Türkiye, AB'ye girme noktasında eski iştiyakta değil. Brexit sonrası artık Trexit (Türkiye'nin AB'den ayrılması) yüksek sesle konuşulmaya başlandı. Cumhurbaşkanı Erdoğan'ın Şangay beşlisine “Mesele şu; Türkiye bir defa kendini rahat hissetmeli. ‘Benim için varsa, yoksa Avrupa Birliği' dememeli. Benim kanaatim bu. Yani, bazıları eleştiriyor olabilir ama ben de kendi kanaatimi söylüyorum. Mesela, ‘Şanghay Beşlisi içerisinde Türkiye niye olmasın?' diyorum. Temenni ederim ki orada olumlu bir gelişme olması halinde, yani Türkiye'nin Şanghay Beşlisi içerisinde yer alması, bu konuda çok daha rahat hareket etmesini sağlayacaktır diye düşünüyorum” demişti.

Rusya parlamentosunun üst kanadı Federasyon Konseyi'nin Savunma Komitesi üyesi Aleksey Puşkov, Twitter hesabından yaptığı açıklamada, Cumhurbaşkanı Erdoğan'ın sözleriyle ilgili :

“Türkiye'nin Şanghay İşbirliği Örgütü'ne (ŞİO) üyeliği Erdoğan için mantıklı bir adım olurdu. ŞİÖ, AB'den farklı, onun yerine geçemez. Fakat AB'den farklı olarak ŞİÖ üyeleri tamamen egemen.” Diyerek yeşil ışık yakma taraftarı olduklarını belirtti.

Peki, Türkiye, AB yolunun sonuna mı geldi sorusu akılları kurcalamaya devam edecek lakin bu kadar yıl kapıda bekletilen bir ülkenin cayma hakkı göz önüne alınmak zorunda.

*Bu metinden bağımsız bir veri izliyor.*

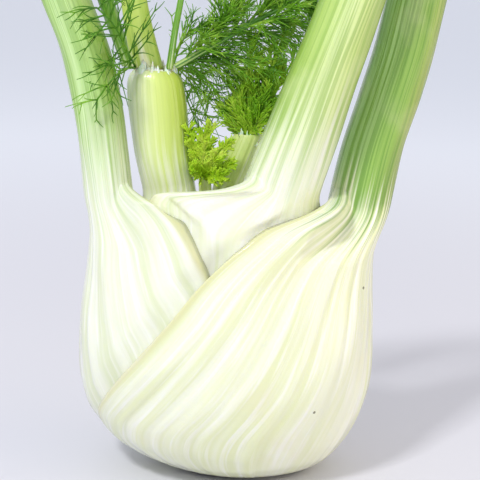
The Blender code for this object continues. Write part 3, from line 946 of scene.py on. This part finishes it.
# %% Leaf over the top, along the right side stem
stem_line = resample([(-28.4, 7.6, 142), (-14, 11.5, 149.6), (-2.4, 14, 156.7), (10.8, 16, 163.8),
                      (25, 18, 170)], 16)
twigs = grow(stem_line[None], 15, 20, 38, 0.05, 31, first=0.0, wobble=0.45)
sprigs = grow(twigs, 6, 11, 27, 0.1, 32, wobble=0.35)
threads = grow(sprigs, 3, 8, 20, 0.1, 34, wobble=0.3)
build_threads("top_feathery_threads", [(twigs, 0.4, 0.25), (sprigs, 0.27, 0.17), (threads, 0.21, 0.1)],
              GROWN_GREEN)

# %% [markdown]
# ## The leaf over the left stalk
# An older, darker leaf hangs forward over the outer left stalk. It has two arms, one rising and one
# hanging, with few and long threads, so the stalk shows between them.

# %% Leaf over the outer left stalk
left_line = resample([(-41, 2, 141), (-44, -8, 149), (-47, -15, 156), (-52, -17, 161)], 16)
twigs = grow(left_line[None], 8, 17, 58, 0.05, 41, first=0.1)
sprigs = grow(twigs, 3, 9, 26, 0.1, 43, wobble=0.4)
down_line = resample([(-41, 2, 141), (-44, -10, 141), (-47, -16, 138), (-52, -17, 131)], 16)
low_twigs = grow(down_line[None], 5, 13, 50, 0.05, 44, first=0.2)
low_sprigs = grow(low_twigs, 2, 8, 26, 0.1, 45, wobble=0.4)
piece = build_threads("left_feathery_threads", [
    (np.stack([left_line, down_line]), 0.45, 0.28), (twigs, 0.32, 0.2), (sprigs, 0.24, 0.11),
    (low_twigs, 0.3, 0.2), (low_sprigs, 0.22, 0.11)], OLD_GREEN)
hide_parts("left_feathery_leaf")

# %% [markdown]
# ## Threads between the stalks
# From the collar five fine stems hang into the gap between the two inner stalks, with open, curling
# threads. Each stem has its own end point, and the threads do the rest.

# %% Open threads between the stalks
HANGING = ((0, 0), (3, 4), (-2, -5), (-5, -7), (4, -4))  # where each stem ends: right, up (mm)
middle_lines = np.stack([resample([(-27, 8, 141), (-20 + dx, 12, 140 + dz),
                                   (-14 + dx, 14, 133 + 2 * dz)], 12) for dx, dz in HANGING])
twigs = grow(middle_lines, 5, 11, 40, 0.08, 51, wobble=0.45)
threads = grow(twigs, 3, 9, 26, 0.1, 52, wobble=0.4)
piece = build_threads("middle_feathery_threads", [
    (middle_lines, 0.34, 0.24), (twigs, 0.26, 0.18), (threads, 0.2, 0.1)], GROWN_GREEN)
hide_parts("middle_feathery_leaf")

# %% [markdown]
# ## The dense tuft
# The short heart leaf still carries its own feathery end. It is young, so its threads are short, thick
# and packed. Eleven arms start close together on the torn collar and part like a brush.

# %% Dense tuft on the heart leaf
TUFT = ((-7, -2, 3), (-2, 1, 13), (2, -1, 7), (6, 2, 17), (-4, 3, 5), (-10, 0, -3), (-3, 0, 21),
        (9, 1, 25), (3, -3, -1), (12, 0, 14), (7, -2, 10))  # where each arm ends: right, back, up (mm)
tuft_lines = np.stack([resample([(-1.5, 13, 116), (-1 + dx * 0.4, 14 + dy, 122 + dz * 0.3),
                                 (dx + 1, 16 + dy, 130 + dz)], 10) for dx, dy, dz in TUFT])
twigs = grow(tuft_lines, 8, 8.5, 30, -0.05, 61, wobble=0.25)
threads = grow(twigs, 6, 5.0, 20, -0.05, 62, wobble=0.25)
piece = build_threads("right_feathery_threads", [
    (tuft_lines, 0.7, 0.4), (twigs, 0.42, 0.3), (threads, 0.34, 0.16)], MID_GREEN)
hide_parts("right_feathery_leaf")

# %% [markdown]
# ## The young leaf
# The youngest leaf has only just unfolded: a bright lime tuft with the shortest and thickest threads of
# all. The same rule makes it, with smaller numbers.

# %% Bright young leaf in the heart
YOUNG = ((-4, -3, 4), (-1, -4, 7), (3, -3, 0), (6, -1, 4), (-6, 0, 0), (1, 2, 9), (-3, -4, -5),
         (5, -4, -7), (-5, -2, 9), (7, -2, -3))     # where each arm ends: right, back, up (mm)
young_lines = np.stack([resample([(-16.8, 3, 103), (-16.6 + dx * 0.5, 2 + dy * 0.5, 107 + dz * 0.4),
                                  (-16 + dx * 1.2, 1 + dy, 112 + dz)], 10) for dx, dy, dz in YOUNG])
twigs = grow(young_lines, 8, 4.6, 28, -0.05, 71, first=0.2, wobble=0.2)
threads = grow(twigs, 6, 3.2, 20, -0.05, 72, wobble=0.2)
piece = build_threads("young_feathery_threads", [
    (young_lines, 0.7, 0.45), (twigs, 0.48, 0.36), (threads, 0.42, 0.2)], YOUNG_GREEN)
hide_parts("young_feathery_leaf")

# %% [markdown]
# ## The floor
# The bulb stands on a pale matt floor, like a painted table top, which gives the eye only a soft shadow
# and a little light from below. Its colour is painted light and shade: greyer near the bulb and lighter
# further off, so that it ends without a hard line.

# %% Floor
REACH = 30  # m, half the floor's side
floor_mesh = bpy.data.meshes.new("pale_floor")
floor_mesh.from_pydata([(-REACH, -REACH, 0), (REACH, -REACH, 0), (REACH, REACH, 0), (-REACH, REACH, 0)],
                       [], [(0, 1, 2, 3)])
floor = add_object("pale_floor", floor_mesh)
material, tree, shader, place = new_material("matt_floor_painted_light_fade", {"Roughness": 0.7})
away = add_node(tree, "ShaderNodeVectorMath", {"operation": "LENGTH"}, links={0: place}).outputs["Value"]
# painted light and shade: the floor's colour is greyer near the bulb and lighter further off
tree.links.new(ramp(tree, spread(tree, away, 0.1, 1.0), [(0.0, "#D6D6DE"), (1.0, "#F4F7FF")]),
               shader.inputs["Base Color"])
floor_mesh.materials.append(material)
print("floor at z = 0")

# %% [markdown]
# ## Lamps and sky
# One small, strong lamp stands in front on the left and above, and gives the wax its highlights. A wide,
# weak and warm one on the right keeps that side from going dark. The rest is an even, nearly white sky.

# %% Lamps and sky
AIM_LAMPS = (0, 0, 0.08)  # both lamps look at the middle of the bulb


def soft_lamp(name, place, size, power, hex_colour):
    """A square area lamp turned towards the bulb."""
    data = bpy.data.lights.new(name, "AREA")
    data.size = size
    data.energy = power
    data.color = linear(hex_colour)[:3]
    lamp = add_object(name, data)
    lamp.location = place
    towards = np.array(AIM_LAMPS) - np.array(place)
    lamp.rotation_euler = Vector(towards).to_track_quat("-Z", "Y").to_euler()


soft_lamp("key_lamp", (-0.45, -0.65, 0.95), size=0.16, power=7.4, hex_colour="#FFFFFF")
soft_lamp("fill_lamp", (0.9, -0.2, 0.4), size=0.8, power=3.0, hex_colour="#FFE4BC")
world = bpy.data.worlds.new("studio_sky")
world.use_nodes = True
sky = world.node_tree.nodes["Background"]
sky.inputs["Color"].default_value = linear("#F3F5FC")
sky.inputs["Strength"].default_value = 0.82
bpy.context.scene.world = world
bpy.context.scene.view_settings.view_transform = "Standard"
print("two lamps and a sky")

# %% [markdown]
# ## The camera
# The camera looks slightly down from the front and is turned a little about its own axis. It stands
# near, like the eye of a cook, so what lies further back looks a little smaller.

# %% Camera
ELEVATION, ROLL = math.radians(12), math.radians(2)
DISTANCE, AIM = 0.42, np.array([-0.0033, 0, 0.0825])
backward = np.array([0, -math.cos(ELEVATION), math.sin(ELEVATION)])
level_up = np.array([0, math.sin(ELEVATION), math.cos(ELEVATION)])
right = math.cos(ROLL) * np.array([1.0, 0, 0]) + math.sin(ROLL) * level_up
upward = -math.sin(ROLL) * np.array([1.0, 0, 0]) + math.cos(ROLL) * level_up
camera_data = bpy.data.cameras.new("camera")
camera_data.lens, camera_data.sensor_width = 90, 36
camera = add_object("camera", camera_data)
turned = Matrix([right, upward, backward]).transposed().to_4x4()
turned.translation = (AIM + DISTANCE * backward).tolist()
camera.matrix_world = turned
bpy.context.scene.camera = camera
print("camera at", np.round(camera.location, 3).tolist())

Güvenliğinin sınırlarında bulunan bir ülkenin taraf değiştirmesi, hele de buna zorlanması AB'nin kendi başına getirdiği bir felaket olarak AB'yi sarsacaktır. Bu kırılma NATO felaketi de olacaktır. Süreç devam ediyor, ya Avrupa ve müttefiği ABD akıllarını başlarına alıp girdikleri yoldan geri dönecekler ya da önümüzdeki süreçte başta ciddi güvenlik sorunları olmak üzere sorunlar yaşayacaktır.